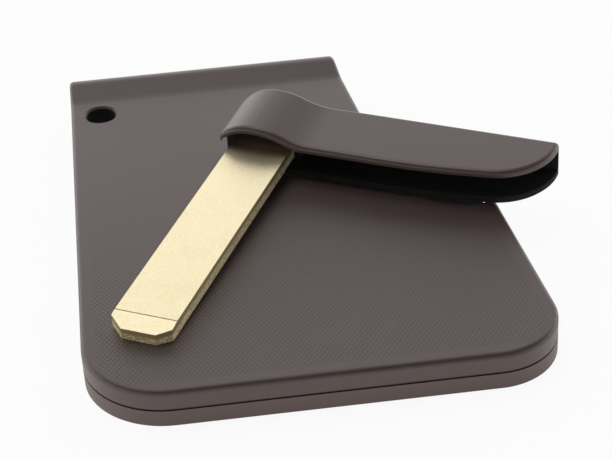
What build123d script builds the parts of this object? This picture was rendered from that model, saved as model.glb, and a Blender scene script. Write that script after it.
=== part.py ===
from build123d import *
from math import asin, atan, cos, degrees, radians, sin, tan
import os

# A card-shaped smart key for a car, lying on its button side.
# Its emergency key is drawn out of the notch in the far right corner and laid across the back.
# All sizes are in millimetres. In the card's own plan, x runs to the right along the near end,
# y runs away from it along the left edge, and z is the height above the table.

# Card body
card_width = 56.5              # near end, between the sharp corners
card_length = 72.5
card_thickness = 5.0
edge_lean = 6.3                # degrees that the right edge leans inwards
notch_lean = 7.0               # degrees that the notch wall leans inwards
near_left_radius = 10.1
near_right_radius = 8.0
ledge_corner_radius = 0.5
notch_radius = 9.8
top_edge_radius = 0.6
bottom_edge_chamfer = 0.12
far_corner_radius = 0.6
cover_skin = 0.9
side_wall = 1.4
parting_height = 2.4
seam_groove = 0.18
tongue_length = 7.0            # of the tongue in the notch that the put-away head slides over
tongue_radius = 2.0
tongue_clearance = 0.15

# Raised grip along the far end of the back
grip_run = 6.4                 # from the foot of the slope to the far end
grip_slope = 13.5              # degrees
grip_nose_radius = 2.4
grip_foot_radius = 6.0

# Key ring hole
ring_hole_radius = 2.0
ring_hole_side = 4.1           # from the left edge
ring_hole_end = 10.1           # from the far end
ring_hole_wall = 1.3
ring_hole_chamfer = 0.3

# Emergency key blade, measured from the front edge of the head
blade_width = 8.0
blade_thickness = 1.8
blade_reach = 37.9
blade_shank = 8.0
blade_scribe = 2.8             # from the tip to the scribed line
blade_scribe_depth = 0.1
blade_scribe_width = 0.15
blade_tip_thickness = 1.5
blade_left_chamfer = (2.0, 1.8)
blade_right_chamfer = (1.6, 1.3)
blade_peg = 4.6
blade_peg_radius = 1.3
blade_peg_clearance = 0.03

# Emergency key head, measured across from the middle of the blade
head_left = 5.5                # to the rounded nose
head_right = 37.4              # to the free end
head_depth = 10.0
head_bend_start = 16.0         # from here the front edge bends back gently
head_bend_radius = 95.0
head_corner_radius = 7.9
head_outer_radius = 3.2
head_skin = 0.9                # over the cavity
head_floor = 1.2               # under the cavity
head_back_wall = 0.9
head_gap = 0.4                 # from the notch wall when the key is put away
head_end_gap = 0.15            # from the ledge when the key is put away
head_sink = 0.2                # how far the put-away head stands in from the card's edge
head_overhang = 1.0            # how far it stands out past the far end, as a hold for a fingernail
head_edge_radius = 0.6
head_under_chamfer = 0.4
head_boss_right = 4.7
head_boss_recess = 2.4
swell_rise = 1.65              # height of the nose above the flat of the head
swell_crest = -0.9
swell_foot = 7.0
swell_shoulder = 0.6           # how far below the flat the upright side ends
swell_nose_lean = 12.0         # degrees that the nose leans in where it leaves the side
swell_nose_radius = 1.6

# Where the drawn key lies on the back of the card
key_x = 24.3
key_y = 43.45
key_turn = 62.25               # degrees from the near edge to the blade's way into the head
key_rest_gap = 0.02

# Blade channel, its steel sleeve and the leaf that grips the blade
channel_clearance = 0.15
channel_wall = 1.2
sleeve_sheet = 0.2
sleeve_length = 26.0
sleeve_start = 1.2             # from the notch wall
sleeve_return = 1.2
leaf_length = 16.0
leaf_width = 4.0
leaf_sheet = 0.2
leaf_press = 0.05

# Buttons on the front, which faces down
button_length = 11.6
button_width = 6.4
button_recess = 0.15
button_clearance = 0.2
button_flange = 0.9
button_flange_thickness = 0.3
button_edge_chamfer = 0.2
button_column = 28.4
button_below_cell = 8.4        # from the middle of the cell to the last button
button_pitch = 11.0
button_travel = 0.3
button_names = ("lock", "unlock", "tailgate")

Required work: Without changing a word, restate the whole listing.

Response to the exercise:
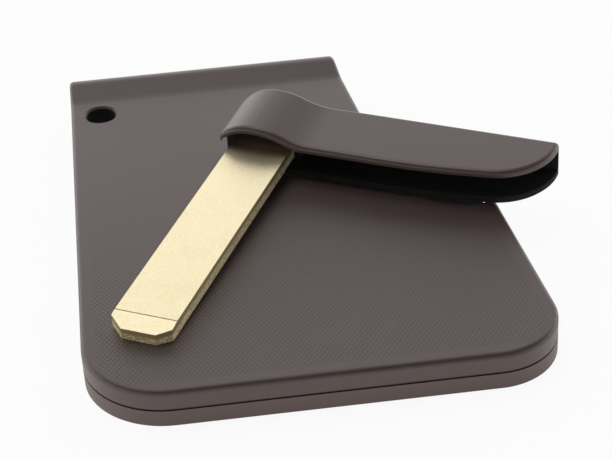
What build123d script builds the parts of this object? This picture was rendered from that model, saved as model.glb, and a Blender scene script. Write that script after it.
=== part.py ===
from build123d import *
from math import asin, atan, cos, degrees, radians, sin, tan
import os

# A card-shaped smart key for a car, lying on its button side.
# Its emergency key is drawn out of the notch in the far right corner and laid across the back.
# All sizes are in millimetres. In the card's own plan, x runs to the right along the near end,
# y runs away from it along the left edge, and z is the height above the table.

# Card body
card_width = 56.5              # near end, between the sharp corners
card_length = 72.5
card_thickness = 5.0
edge_lean = 6.3                # degrees that the right edge leans inwards
notch_lean = 7.0               # degrees that the notch wall leans inwards
near_left_radius = 10.1
near_right_radius = 8.0
ledge_corner_radius = 0.5
notch_radius = 9.8
top_edge_radius = 0.6
bottom_edge_chamfer = 0.12
far_corner_radius = 0.6
cover_skin = 0.9
side_wall = 1.4
parting_height = 2.4
seam_groove = 0.18
tongue_length = 7.0            # of the tongue in the notch that the put-away head slides over
tongue_radius = 2.0
tongue_clearance = 0.15

# Raised grip along the far end of the back
grip_run = 6.4                 # from the foot of the slope to the far end
grip_slope = 13.5              # degrees
grip_nose_radius = 2.4
grip_foot_radius = 6.0

# Key ring hole
ring_hole_radius = 2.0
ring_hole_side = 4.1           # from the left edge
ring_hole_end = 10.1           # from the far end
ring_hole_wall = 1.3
ring_hole_chamfer = 0.3

# Emergency key blade, measured from the front edge of the head
blade_width = 8.0
blade_thickness = 1.8
blade_reach = 37.9
blade_shank = 8.0
blade_scribe = 2.8             # from the tip to the scribed line
blade_scribe_depth = 0.1
blade_scribe_width = 0.15
blade_tip_thickness = 1.5
blade_left_chamfer = (2.0, 1.8)
blade_right_chamfer = (1.6, 1.3)
blade_peg = 4.6
blade_peg_radius = 1.3
blade_peg_clearance = 0.03

# Emergency key head, measured across from the middle of the blade
head_left = 5.5                # to the rounded nose
head_right = 37.4              # to the free end
head_depth = 10.0
head_bend_start = 16.0         # from here the front edge bends back gently
head_bend_radius = 95.0
head_corner_radius = 7.9
head_outer_radius = 3.2
head_skin = 0.9                # over the cavity
head_floor = 1.2               # under the cavity
head_back_wall = 0.9
head_gap = 0.4                 # from the notch wall when the key is put away
head_end_gap = 0.15            # from the ledge when the key is put away
head_sink = 0.2                # how far the put-away head stands in from the card's edge
head_overhang = 1.0            # how far it stands out past the far end, as a hold for a fingernail
head_edge_radius = 0.6
head_under_chamfer = 0.4
head_boss_right = 4.7
head_boss_recess = 2.4
swell_rise = 1.65              # height of the nose above the flat of the head
swell_crest = -0.9
swell_foot = 7.0
swell_shoulder = 0.6           # how far below the flat the upright side ends
swell_nose_lean = 12.0         # degrees that the nose leans in where it leaves the side
swell_nose_radius = 1.6

# Where the drawn key lies on the back of the card
key_x = 24.3
key_y = 43.45
key_turn = 62.25               # degrees from the near edge to the blade's way into the head
key_rest_gap = 0.02

# Blade channel, its steel sleeve and the leaf that grips the blade
channel_clearance = 0.15
channel_wall = 1.2
sleeve_sheet = 0.2
sleeve_length = 26.0
sleeve_start = 1.2             # from the notch wall
sleeve_return = 1.2
leaf_length = 16.0
leaf_width = 4.0
leaf_sheet = 0.2
leaf_press = 0.05

# Buttons on the front, which faces down
button_length = 11.6
button_width = 6.4
button_recess = 0.15
button_clearance = 0.2
button_flange = 0.9
button_flange_thickness = 0.3
button_edge_chamfer = 0.2
button_column = 28.4
button_below_cell = 8.4        # from the middle of the cell to the last button
button_pitch = 11.0
button_travel = 0.3
button_names = ("lock", "unlock", "tailgate")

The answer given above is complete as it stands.